## BEGIN SUPPLIED DATA

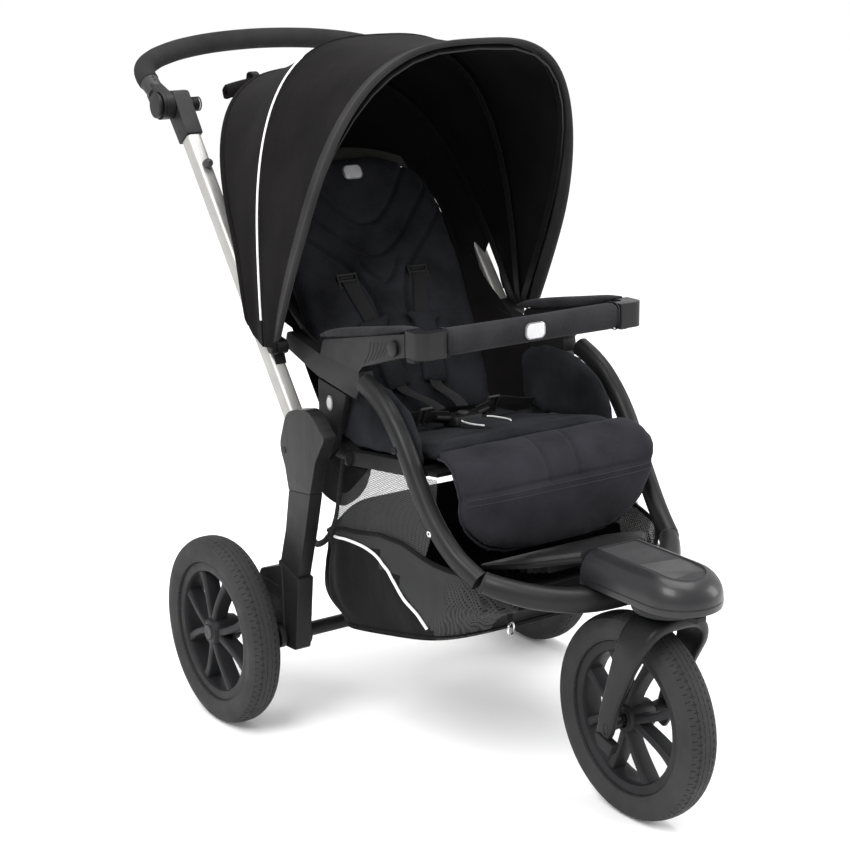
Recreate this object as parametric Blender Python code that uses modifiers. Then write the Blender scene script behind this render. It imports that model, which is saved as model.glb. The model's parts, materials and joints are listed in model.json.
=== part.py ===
"""Three-wheeled jogging stroller with a folding frame, swivelling front wheel and canopy.

Lengths are metres. +Z is up, the child faces -Y and the child's right side is -X. Parts are laid
out from the rear axle's middle on the ground, and the "layout" empty moves that layout so that
the model's own origin lies midway along its length.
"""

from math import atan2, cos, degrees, hypot, pi, radians, sin

import bmesh
import bpy
from mathutils import Matrix, Vector

# ---- driving dimensions ----
GAP = 0.0004                      # clearance between pieces that touch
AXLE_Y = 0.2003                   # rear axle, measured from the model's origin

WHEEL_R = 0.147
WHEEL_SEGMENTS = 40
TYRE_HALF = 0.0245
AXLE_Z = WHEEL_R * cos(pi / WHEEL_SEGMENTS)
TRACK_HALF = 0.300
WHEELBASE = 0.629
HUB_HALF = 0.024
BORE_R = 0.0065
SPOKE_PAIRS = 4

STEER_Y = -0.688                  # swivel axis of the front fork
FOLD = Vector((0, -0.129, 0.455))             # folding axis, along X
HANDLE = Vector((0, 0.230, 0.930))            # tilting axis of the handle, along X
HANDLE_TILT = radians(56)                     # handle loop, from vertical towards the rear
CANOPY = Vector((0, -0.060, 0.593))           # swinging axis of the canopy, along X
SWING = Vector((0, -0.118, 0.163))            # rear suspension axis, along X
LEG_REST = Vector((0, -0.400, 0.455))         # leg rest axis, along X
RECLINE = radians(29)                         # backrest, from vertical
TUBE_LEAN = atan2(0.601, 0.799)               # push tubes, from vertical

ARM_X = (0.184, 0.196)            # armrests and side plates, inner and outer face
TUBE_X = (0.206, 0.230)           # push tubes
LEG_X = (0.2325, 0.2545)          # rear legs
FRONT_TUBE_X = 0.195
SIDES = {"right": -1, "left": 1}

# front rim, middle hoop and rear hoop of the canopy: lean from vertical, height and half width
HOOP_POWER = 3                    # exponent of the hoops' rounded-square outline
RIM = (radians(-25), 0.493, 0.2400)
MIDDLE = (radians(6.4), 0.447, 0.2405)
REAR = (radians(33), 0.460, 0.2400)

SATIN_DARK = ("satin dark frame", (0.035, 0.035, 0.037), 0.38, 0.6)
SILVER = ("anodised silver", (0.62, 0.61, 0.59), 0.30, 1.0)
GLOSS = ("gloss black plastic", (0.012, 0.012, 0.013), 0.15, 0.0)
PLASTIC = ("black plastic", (0.022, 0.022, 0.024), 0.45, 0.0)
RUBBER = ("tyre rubber", (0.024, 0.024, 0.024), 0.8, 0.0)
FOAM = ("foam grip", (0.028, 0.027, 0.028), 0.85, 0.0)
STEEL = ("bright steel", (0.70, 0.70, 0.70), 0.22, 1.0)
CANOPY_CLOTH = ("canopy cloth", (0.014, 0.013, 0.014), 0.9, 0.0)
SEAT_CLOTH = ("seat cloth", (0.012, 0.013, 0.018), 0.92, 0.0)
WEBBING = ("webbing", (0.010, 0.010, 0.010), 0.8, 0.0)


# ---- scene and helpers ----
for old in list(bpy.data.objects):
    bpy.data.objects.remove(old)
stroller = bpy.data.collections.new("jogging_stroller")
cutters = bpy.data.collections.new("cutters")
for collection in (stroller, cutters):
    bpy.context.scene.collection.children.link(collection)

materials = {}


def material(look):
    name, colour, roughness, metallic = look
    if name not in materials:
        made = bpy.data.materials.new(name)
        made.use_nodes = True
        shader = made.node_tree.nodes["Principled BSDF"]
        shader.inputs["Base Color"].default_value = (*colour, 1)
        shader.inputs["Roughness"].default_value = roughness
        shader.inputs["Metallic"].default_value = metallic
        materials[name] = made
    return materials[name]


def joint(name, place=(0, 0, 0), parent=None):
    """An empty on a joint's axis; the moving pieces hang from it."""
    empty = bpy.data.objects.new(name, None)
    empty.empty_display_size = 0.03
    stroller.objects.link(empty)
    empty["layout_place"] = tuple(place)
    empty.parent = parent
    before = parent["layout_place"] if parent and "layout_place" in parent else (0, 0, 0)
    empty.location = Vector(place) - Vector(before)
    return empty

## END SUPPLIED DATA

REQUIREMENT
The lines from the top of the data above down to the line containing "from mathutils import Matrix, Vector" are to be copied exactly; no other line should appear.

THE OUTPUT
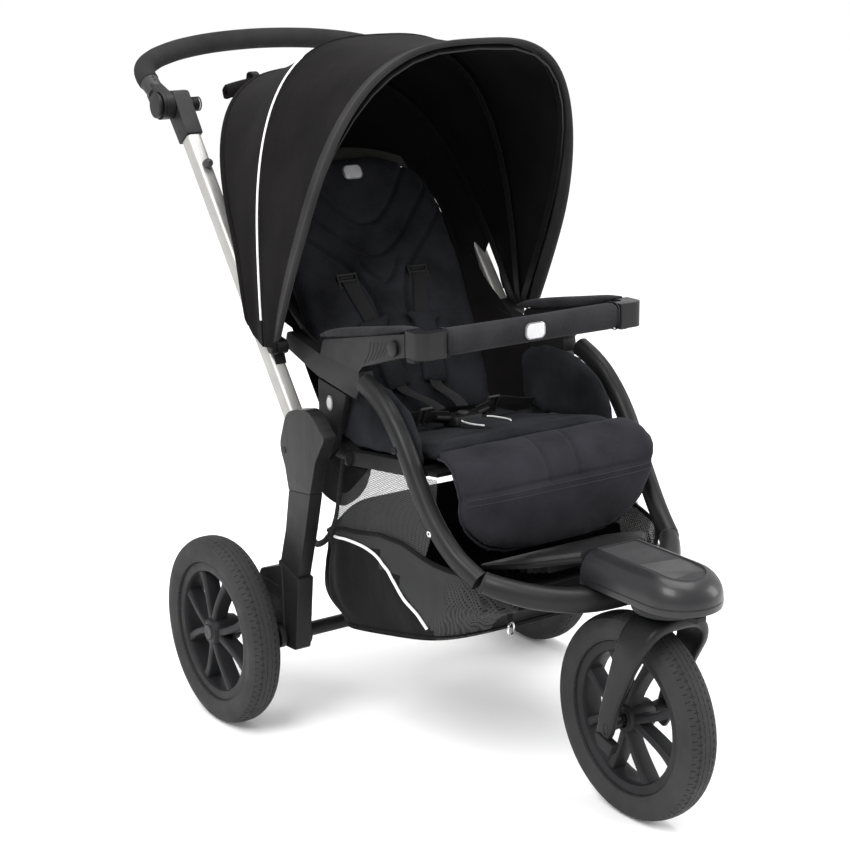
Recreate this object as parametric Blender Python code that uses modifiers. Then write the Blender scene script behind this render. It imports that model, which is saved as model.glb. The model's parts, materials and joints are listed in model.json.
=== part.py ===
"""Three-wheeled jogging stroller with a folding frame, swivelling front wheel and canopy.

Lengths are metres. +Z is up, the child faces -Y and the child's right side is -X. Parts are laid
out from the rear axle's middle on the ground, and the "layout" empty moves that layout so that
the model's own origin lies midway along its length.
"""

from math import atan2, cos, degrees, hypot, pi, radians, sin

import bmesh
import bpy
from mathutils import Matrix, Vector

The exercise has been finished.